Stuart the collector now a curator

In the early '80s when the hip urban cowboy trends infiltrated country music and the old legends and styles were relegated to the pasture, Marty Stuart became their savior.

"I loved the costumes and the artifacts," said Stuart, who began collecting records, magazines and autographs at an early age. "And outside of the Country Music Hall of Fame, no one was doing anything to preserve and protect these treasures. I wasn't ready for that to happen. So I made it my mission to start seriously collecting."
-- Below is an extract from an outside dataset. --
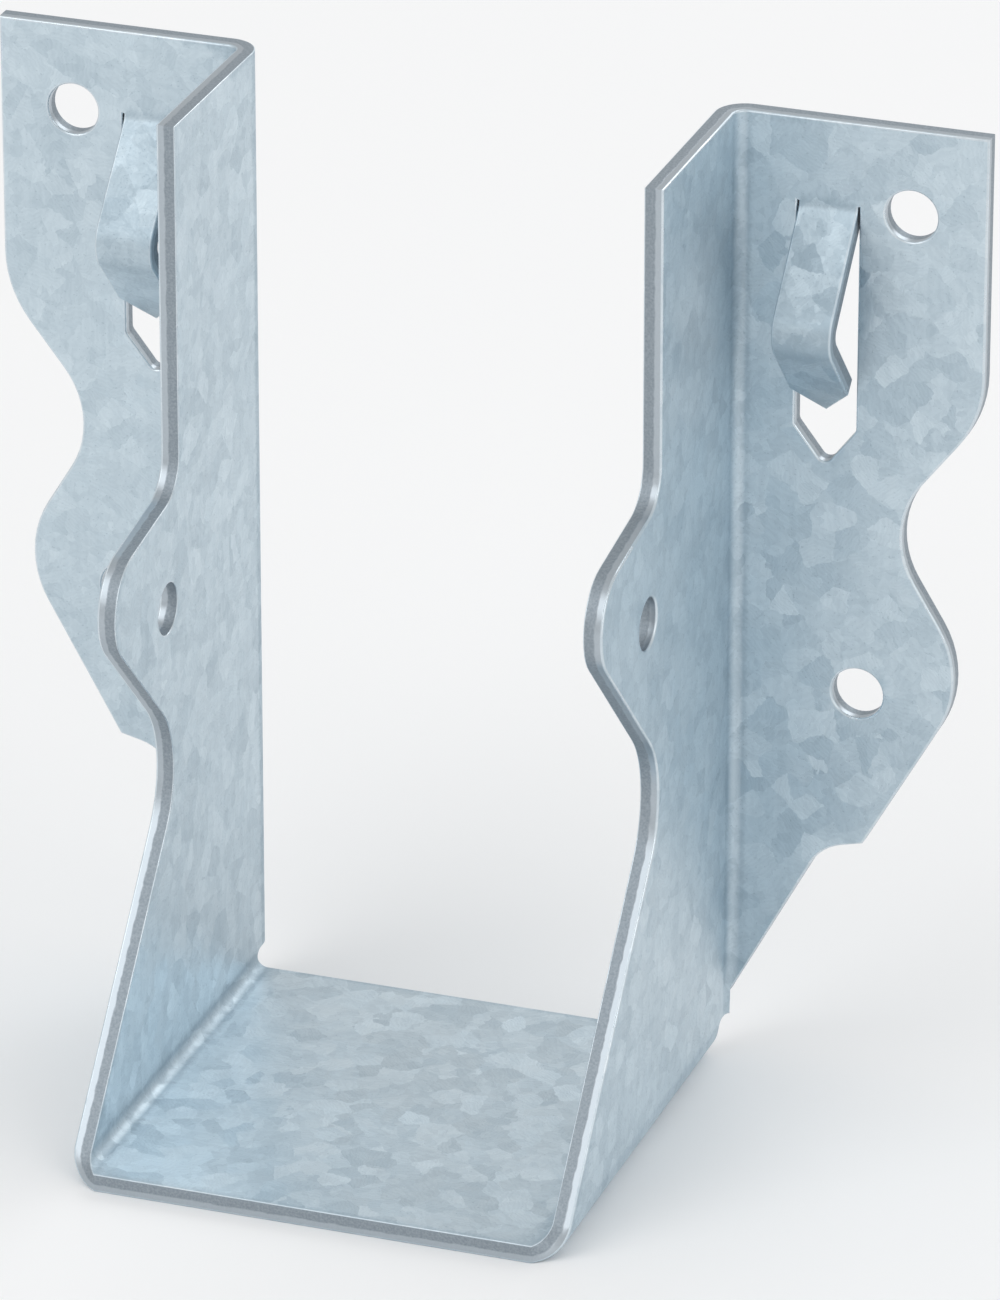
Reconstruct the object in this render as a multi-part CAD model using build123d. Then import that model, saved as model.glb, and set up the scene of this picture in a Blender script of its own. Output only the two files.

Stuart has amassed a stunning collection, from clothing, autographs, guitars, boots and handwritten lyrics. About 10 years ago, he acquired a large collection of Hank Williams' personal effects from Williams' sister Irene.

"I went to dinner with Irene, and I could tell she wanted to talk about something," recalled Stuart. "Back at her house, she started pulling out original manuscripts of 'Your Cheatin' Heart,' " the death certificate, family pictures, boots, suits, hats and guns. I couldn't even speak. It was almost like coming face to face with the man."

What began as a small collection scattered around Stuart's house is now stored in a Nashville warehouse. Hopes are to find a permanent home for the invaluable artifacts. In the time being, Stuart is in the planning stages of a traveling exhibit, "Marty Stuart's American Journey," that will debut in the fall of 2007 at the Tennessee State Museum in Nashville.